» **Exercise directions**
What lines of the data hold the string "from"? Pull each one out.

┄┄┄┄┄┄

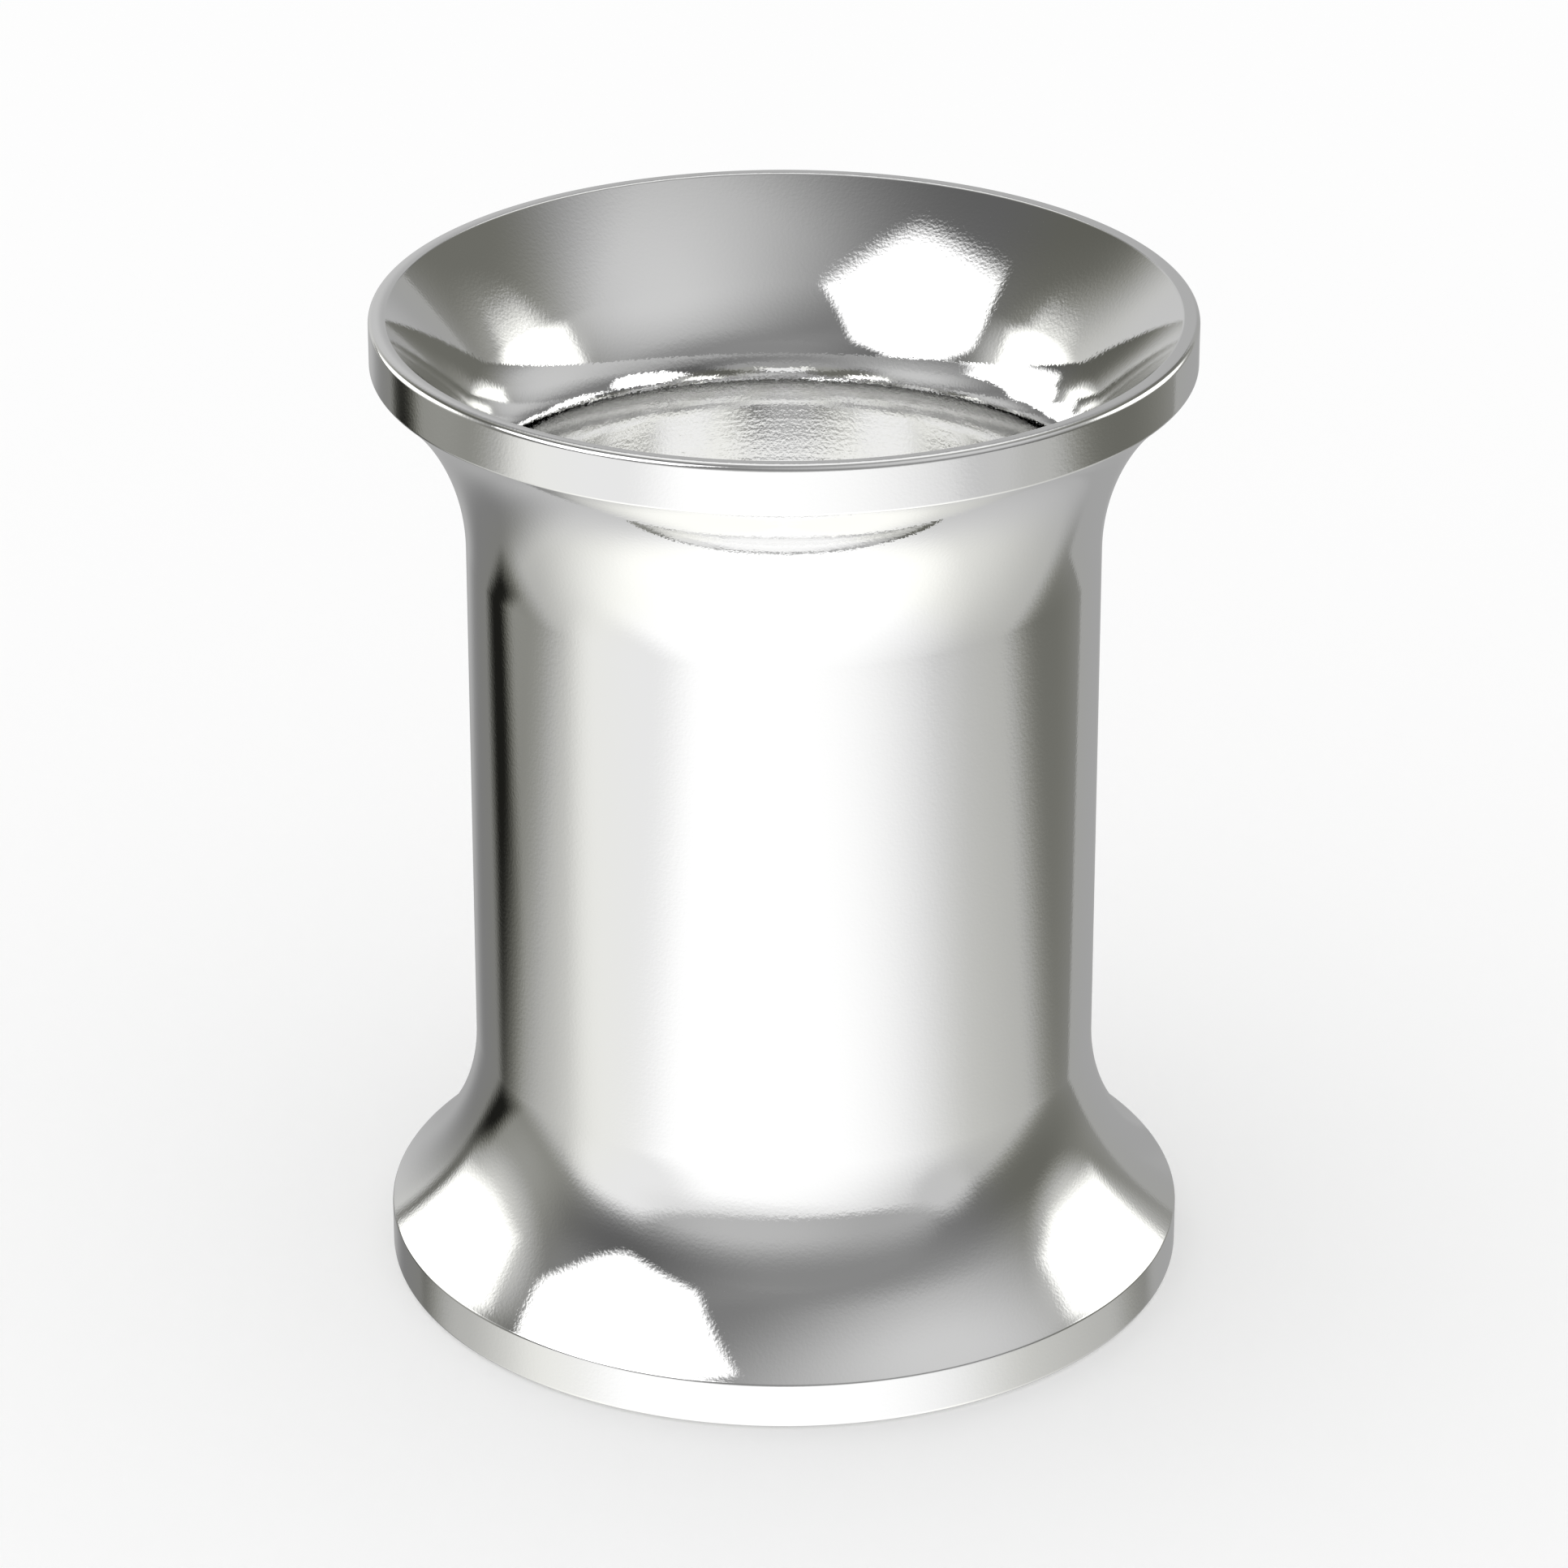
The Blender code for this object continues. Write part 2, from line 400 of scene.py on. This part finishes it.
def turned_tunnel_tree():
    """The whole tunnel, a closed chain of turned bands from the bore's middle round both ends and back."""
    tree, bench, given, out = new_group(
        "turned_tunnel",
        "GeometryNodeTree",
        (
            ("Length", "NodeSocketFloat"),
            ("Bore Radius", "NodeSocketFloat"),
            ("Straight Bore", "NodeSocketFloat"),
            ("Throat Radius", "NodeSocketFloat"),
            ("Throat Bend", "NodeSocketFloat"),
            ("Dish Radius", "NodeSocketFloat"),
            ("Dish Bend", "NodeSocketFloat"),
            ("Land Radius", "NodeSocketFloat"),
            ("Land Crown", "NodeSocketFloat"),
            ("Edge Radius", "NodeSocketFloat"),
            ("Rim Edge Radius", "NodeSocketFloat"),
            ("Band Run", "NodeSocketFloat"),
            ("Flare Radius", "NodeSocketFloat"),
            ("Flare Bend", "NodeSocketFloat"),
            ("Straight Shaft", "NodeSocketFloat"),
            ("Round Steps", "NodeSocketInt"),
            ("Steel", "NodeSocketMaterial"),
        ),
        (("Geometry", "NodeSocketGeometry"),),
    )
    none = 0.0
    edge = given["Edge Radius"]
    quarter = math.pi / 2
    edge_turn = bench.subtract(quarter, given["Land Crown"])
    inner_turn = bench.subtract(edge_turn, bench.add(given["Throat Bend"], given["Dish Bend"]))
    # turn, bend radius, run, steps
    upper_half = (
        (none, none, bench.divide(given["Straight Bore"], 2.0), BORE_STEPS),
        (given["Throat Bend"], given["Throat Radius"], none, THROAT_STEPS),
        (given["Dish Bend"], given["Dish Radius"], none, DISH_STEPS),
        (inner_turn, edge, none, SOFT_EDGE_STEPS),
        (bench.multiply(given["Land Crown"], 2.0), given["Land Radius"], none, LAND_STEPS),
        (edge_turn, given["Rim Edge Radius"], none, RIM_EDGE_STEPS),
        (none, none, given["Band Run"], BAND_STEPS),
        (given["Flare Bend"], edge, none, SOFT_EDGE_STEPS),
        (bench.multiply(given["Flare Bend"], -1.0), given["Flare Radius"], none, FLARE_STEPS),
        (none, none, bench.divide(given["Straight Shaft"], 2.0), SHAFT_STEPS),
    )
    band_tree = turned_band_tree()
    joined = bench.node("GeometryNodeJoinGeometry")
    radius, height, slope = given["Bore Radius"], bench.divide(given["Length"], 2.0), none
    for turn, bend_radius, run, steps in upper_half + upper_half[::-1]:
        band = bench.node(
            "GeometryNodeGroup",
            node_tree=band_tree,
            inputs={
                "Start Radius": radius,
                "Start Height": height,
                "Start Slope": slope,
                "Turn": turn,
                "Bend Radius": bend_radius,
                "Run": run,
                "Steps": steps,
                "Round Steps": given["Round Steps"],
            },
        )
        bench.feed(joined.inputs["Geometry"], band.outputs["Mesh"])
        radius, height, slope = (band.outputs[label] for label in ("End Radius", "End Height", "End Slope"))
    welded = bench.node(
        "GeometryNodeMergeByDistance", {"Geometry": joined.outputs["Geometry"], "Distance": MERGE_DISTANCE}
    )
    smooth = bench.node("GeometryNodeSetShadeSmooth", {"Geometry": welded.outputs["Geometry"]})
    kept_normal = bench.node(
        "GeometryNodeInputNamedAttribute", {"Name": TURNED_NORMAL}, data_type="FLOAT_VECTOR"
    )
    exact = bench.node(
        "GeometryNodeSetMeshNormal",
        {"Mesh": smooth.outputs["Geometry"], "Custom Normal": kept_normal.outputs["Attribute"]},
        mode="FREE",
        domain="POINT",
    )
    clean = bench.node(
        "GeometryNodeRemoveAttribute", {"Geometry": exact.outputs["Mesh"], "Name": TURNED_NORMAL}
    )
    real = bench.node("GeometryNodeRealizeInstances", {"Geometry": clean.outputs["Geometry"]})
    steel = bench.node(
        "GeometryNodeSetMaterial", {"Geometry": real.outputs["Geometry"], "Material": given["Steel"]}
    )
    bench.feed(out.inputs["Geometry"], steel.outputs["Geometry"])
    return tree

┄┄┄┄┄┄

» **Answer in full**
The Blender code for this object continues. Write part 2, from line 400 of scene.py on. This part finishes it.
    """The whole tunnel, a closed chain of turned bands from the bore's middle round both ends and back."""